I doubt that’s the case, though. If an editor suggests an incident should be cut, then it’s usually for a good reason. Perhaps it’s just not necessary. Perhaps it overwhelms a more important scene. Perhaps it’s in the wrong spot. Or maybe it’s self-contained enough to deserve a separate story or book of its own. But here, the author is almost implying that editors just choose scenes at random and remove them; that the editor is the enemy of the story and has no respect for it. Here’s where my bias kicks in, for I find this insulting. An editor’s job is to take a story and to make sure it’s the best it can be. To imply that they have no care for the story and are prepared to suggest things that would injure it is not only fallacious, it’s downright immature.
Let’s remember that any good edtior will allow you to argue your point. If you can sit there and say “This must stay because [insert damn good, unassailable reason here]” then your editor will most likely be impressed and may even concede the point. An incomparable editor will not only concede the point, they’ll also sit down and work with you to make sure your damn good, unassailable reason has even more impact than you could have hoped for.
I’m going to preface this next statement by re-asserting the fact that I’m a writer, too. I even have a degree that proves it (for what it’s worth...), along with several achievements in writing competitions. In short, I’ve been writing since I was roughly five years old.
That being said, I do not believe for one minute that you can seriously edit a story simply by cutting single words from sentences or re-arranging them. It is not possible. It’s certainly possible to refine your style that way. And it’s certainly possible to round off the structure of a short story that way. But it is no way to edit a book
and it is no way to edit AT ALL. It’s like painting a masterpiece two inches away from the canvas and never stepping back to look at the painting as a whole. Sure, it sounds lovely and painstaking and terribly artistic to edit by removing single words but it ignores the fact that a book is more than just the way it’s told - it’s also the way it’s structured. You can have the loveliest sentences in the world... and they’ll do you no good if you don’t have a plot. Or if your plot, your “journey”, is flawed and badly-constructed.
Finally, let’s look at that last statement: “That way you retain the complexity of a book - of a journey
”. There’s complexity and there’s over-writing - it’s important not the confuse the two. What looks like complexity to one person is another person’s pointless ramble and a reason to put the book down, unsatisfied and unfinished. There’s also complexity and pointless side-plots: one’s good, the other can destroy what could be a great book. In my opinion, a prime example of that is Harry Potter and the Goblet of Fire
. Were I J. K. Rowling, I don’t believe I could ever forgive my editor for letting that book be published in the state in which it was released to the world. Half of the book was vital; the other half was an author having fun in the world she had created. There’s absolutely nothing wrong with that - I wouldn’t want to take any of the small joys away from writing - but there’s no excuse for leaving it in the finished product. Rowling was just lucky that her legions of readers were just as keen to revel in that world, too. It could have been a great book; instead, it was just acceptable. And all because verbiage was mistaken for the “complexity of a ... journey”.
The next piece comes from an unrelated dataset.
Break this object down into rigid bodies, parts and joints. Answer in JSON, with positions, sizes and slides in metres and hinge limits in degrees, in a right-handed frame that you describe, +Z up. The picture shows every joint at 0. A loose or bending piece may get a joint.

I worry that young writers who still hold this author in awe will be swayed by these words; that they’ll believe editors are omgsoevil and are the enemy of every good story. They’re not. They’re the impartial voice. They’re the eyes that can see the flaws we can never see as writers. Even at our harshest, we writers are still too close to our stories to always know what’s good for them. And if we know our story inside out, then it’s like a well-trodden path: no matter how wildly it diverges from our destination, no matter how many pointless detours it involves, it still feels like the right way to travel. And to carry this metaphor a little further, an editor is the guide with the map who can point out the side-trips that add nothing and the trip around the base of the mountain that’s quite unnecessary because there’s a path that cuts right through here
. They’re on the same side as writers after all.
Here endeth my rant. Please, argue or agree with me - I welcome all debate. Do you also think you can edit one word at a time? Or would you welcome an outside voice to point you in the right direction with your writing? I want to know it all.